[COLLECTED MATERIAL start]
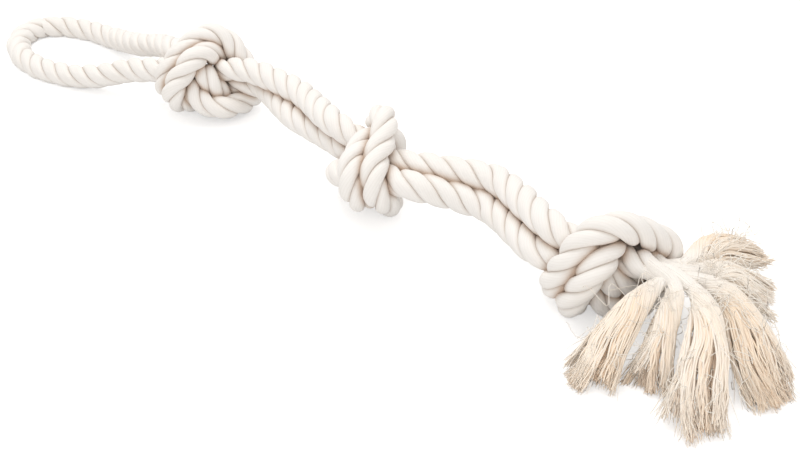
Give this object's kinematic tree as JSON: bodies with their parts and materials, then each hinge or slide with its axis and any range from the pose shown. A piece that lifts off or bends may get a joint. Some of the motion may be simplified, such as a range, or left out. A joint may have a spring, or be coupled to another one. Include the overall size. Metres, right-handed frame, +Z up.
{
  "type": "rope tug toy",
  "caption": "Thick twisted cotton rope doubled into a hand loop, tied in overhand knots along its length and frayed into a tassel, lying on the floor.",
  "frame": {"origin": "middle of the bottom of the toy's box, on the surface it lies on", "axes": "+X along the toy from the hand loop to the tassel, +Z up"},
  "size_m": [0.7428, 0.1736, 0.0718],
  "materials": {
    "cotton_rope": "natural off-white cotton, matt",
    "frayed_yarn": "natural cream cotton yarn, matt and fluffy"
  },
  "bodies": {
    "middle_knot": {"middle_knot_leg_a": "cotton_rope", "middle_knot_leg_b": "cotton_rope", "span_1_leg_a_tassel_side": "cotton_rope", "span_1_leg_b_tassel_side": "cotton_rope", "span_2_leg_a_handle_side": "cotton_rope", "span_2_leg_b_handle_side": "cotton_rope"},
    "handle_knot": {"handle_knot_leg_a": "cotton_rope", "handle_knot_leg_b": "cotton_rope", "span_1_leg_a_handle_side": "cotton_rope", "span_1_leg_b_handle_side": "cotton_rope"},
    "hand_loop": {"handle_loop": "cotton_rope"},
    "tassel_knot": {"tassel_knot_leg_a": "cotton_rope", "tassel_knot_leg_b": "cotton_rope", "span_2_leg_a_tassel_side": "cotton_rope", "span_2_leg_b_tassel_side": "cotton_rope"},
    "tail_a_1_body": {"tail_a_1": "frayed_yarn"},
    "tail_a_2_body": {"tail_a_2": "frayed_yarn"},
    "tail_a_3_body": {"tail_a_3": "frayed_yarn"},
    "tail_b_1_body": {"tail_b_1": "frayed_yarn"},
    "tail_b_2_body": {"tail_b_2": "frayed_yarn"},
    "tail_b_3_body": {"tail_b_3": "frayed_yarn"}
  },
  "joints": [
    {"name": "span_1_flex", "type": "hinge", "parent": "middle_knot", "child": "handle_knot", "pos_m": [-0.02895, 0.03581, 0.036], "axis": [0, 0, 1], "range_deg": [-25, 25]},
    {"name": "handle_swing", "type": "hinge", "parent": "handle_knot", "child": "hand_loop", "pos_m": [-0.15739, 0.03293, 0.03871], "axis": [0, 0, 1], "range_deg": [-25, 25]},
    {"name": "span_2_flex", "type": "hinge", "parent": "middle_knot", "child": "tassel_knot", "pos_m": [0.15555, 0.01601, 0.036], "axis": [0, 0, 1], "range_deg": [-25, 25]},
    {"name": "tail_a_1_lift", "type": "hinge", "parent": "tassel_knot", "child": "tail_a_1_body", "pos_m": [0.30064, -0.00849, 0.0396], "axis": [-0.8856, -0.4644, 0], "range_deg": [0, 35]},
    {"name": "tail_a_2_lift", "type": "hinge", "parent": "tassel_knot", "child": "tail_a_2_body", "pos_m": [0.2936, -0.01494, 0.0396], "axis": [-0.9869, -0.1612, 0], "range_deg": [0, 35]},
    {"name": "tail_a_3_lift", "type": "hinge", "parent": "tassel_knot", "child": "tail_a_3_body", "pos_m": [0.28431, -0.01559, 0.0396], "axis": [-0.9809, 0.1945, 0], "range_deg": [0, 35]},
    {"name": "tail_b_1_lift", "type": "hinge", "parent": "tassel_knot", "child": "tail_b_1_body", "pos_m": [0.28901, 0.01249, 0.0396], "axis": [0.9547, -0.2974, 0], "range_deg": [0, 35]},
    {"name": "tail_b_2_lift", "type": "hinge", "parent": "tassel_knot", "child": "tail_b_2_body", "pos_m": [0.29739, 0.00902, 0.0396], "axis": [0.542, -0.8404, 0], "range_deg": [0, 35]},
    {"name": "tail_b_3_lift", "type": "hinge", "parent": "tassel_knot", "child": "tail_b_3_body", "pos_m": [0.30205, 0.00095, 0.0396], "axis": [-0.4328, -0.9015, 0], "range_deg": [0, 35]}
  ]
}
[COLLECTED MATERIAL end]
» **TASK DIRECTIONS**: Extract the data exactly as given.

» **WRITTEN ANSWER**:
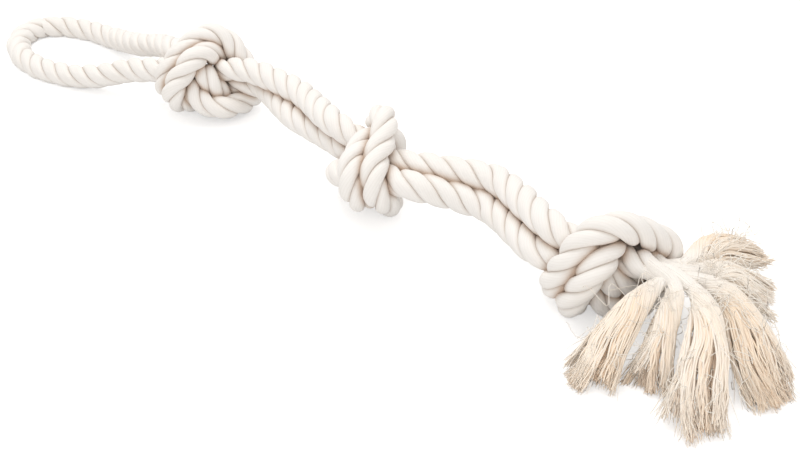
Give this object's kinematic tree as JSON: bodies with their parts and materials, then each hinge or slide with its axis and any range from the pose shown. A piece that lifts off or bends may get a joint. Some of the motion may be simplified, such as a range, or left out. A joint may have a spring, or be coupled to another one. Include the overall size. Metres, right-handed frame, +Z up.
{
  "type": "rope tug toy",
  "caption": "Thick twisted cotton rope doubled into a hand loop, tied in overhand knots along its length and frayed into a tassel, lying on the floor.",
  "frame": {"origin": "middle of the bottom of the toy's box, on the surface it lies on", "axes": "+X along the toy from the hand loop to the tassel, +Z up"},
  "size_m": [0.7428, 0.1736, 0.0718],
  "materials": {
    "cotton_rope": "natural off-white cotton, matt",
    "frayed_yarn": "natural cream cotton yarn, matt and fluffy"
  },
  "bodies": {
    "middle_knot": {"middle_knot_leg_a": "cotton_rope", "middle_knot_leg_b": "cotton_rope", "span_1_leg_a_tassel_side": "cotton_rope", "span_1_leg_b_tassel_side": "cotton_rope", "span_2_leg_a_handle_side": "cotton_rope", "span_2_leg_b_handle_side": "cotton_rope"},
    "handle_knot": {"handle_knot_leg_a": "cotton_rope", "handle_knot_leg_b": "cotton_rope", "span_1_leg_a_handle_side": "cotton_rope", "span_1_leg_b_handle_side": "cotton_rope"},
    "hand_loop": {"handle_loop": "cotton_rope"},
    "tassel_knot": {"tassel_knot_leg_a": "cotton_rope", "tassel_knot_leg_b": "cotton_rope", "span_2_leg_a_tassel_side": "cotton_rope", "span_2_leg_b_tassel_side": "cotton_rope"},
    "tail_a_1_body": {"tail_a_1": "frayed_yarn"},
    "tail_a_2_body": {"tail_a_2": "frayed_yarn"},
    "tail_a_3_body": {"tail_a_3": "frayed_yarn"},
    "tail_b_1_body": {"tail_b_1": "frayed_yarn"},
    "tail_b_2_body": {"tail_b_2": "frayed_yarn"},
    "tail_b_3_body": {"tail_b_3": "frayed_yarn"}
  },
  "joints": [
    {"name": "span_1_flex", "type": "hinge", "parent": "middle_knot", "child": "handle_knot", "pos_m": [-0.02895, 0.03581, 0.036], "axis": [0, 0, 1], "range_deg": [-25, 25]},
    {"name": "handle_swing", "type": "hinge", "parent": "handle_knot", "child": "hand_loop", "pos_m": [-0.15739, 0.03293, 0.03871], "axis": [0, 0, 1], "range_deg": [-25, 25]},
    {"name": "span_2_flex", "type": "hinge", "parent": "middle_knot", "child": "tassel_knot", "pos_m": [0.15555, 0.01601, 0.036], "axis": [0, 0, 1], "range_deg": [-25, 25]},
    {"name": "tail_a_1_lift", "type": "hinge", "parent": "tassel_knot", "child": "tail_a_1_body", "pos_m": [0.30064, -0.00849, 0.0396], "axis": [-0.8856, -0.4644, 0], "range_deg": [0, 35]},
    {"name": "tail_a_2_lift", "type": "hinge", "parent": "tassel_knot", "child": "tail_a_2_body", "pos_m": [0.2936, -0.01494, 0.0396], "axis": [-0.9869, -0.1612, 0], "range_deg": [0, 35]},
    {"name": "tail_a_3_lift", "type": "hinge", "parent": "tassel_knot", "child": "tail_a_3_body", "pos_m": [0.28431, -0.01559, 0.0396], "axis": [-0.9809, 0.1945, 0], "range_deg": [0, 35]},
    {"name": "tail_b_1_lift", "type": "hinge", "parent": "tassel_knot", "child": "tail_b_1_body", "pos_m": [0.28901, 0.01249, 0.0396], "axis": [0.9547, -0.2974, 0], "range_deg": [0, 35]},
    {"name": "tail_b_2_lift", "type": "hinge", "parent": "tassel_knot", "child": "tail_b_2_body", "pos_m": [0.29739, 0.00902, 0.0396], "axis": [0.542, -0.8404, 0], "range_deg": [0, 35]},
    {"name": "tail_b_3_lift", "type": "hinge", "parent": "tassel_knot", "child": "tail_b_3_body", "pos_m": [0.30205, 0.00095, 0.0396], "axis": [-0.4328, -0.9015, 0], "range_deg": [0, 35]}
  ]
}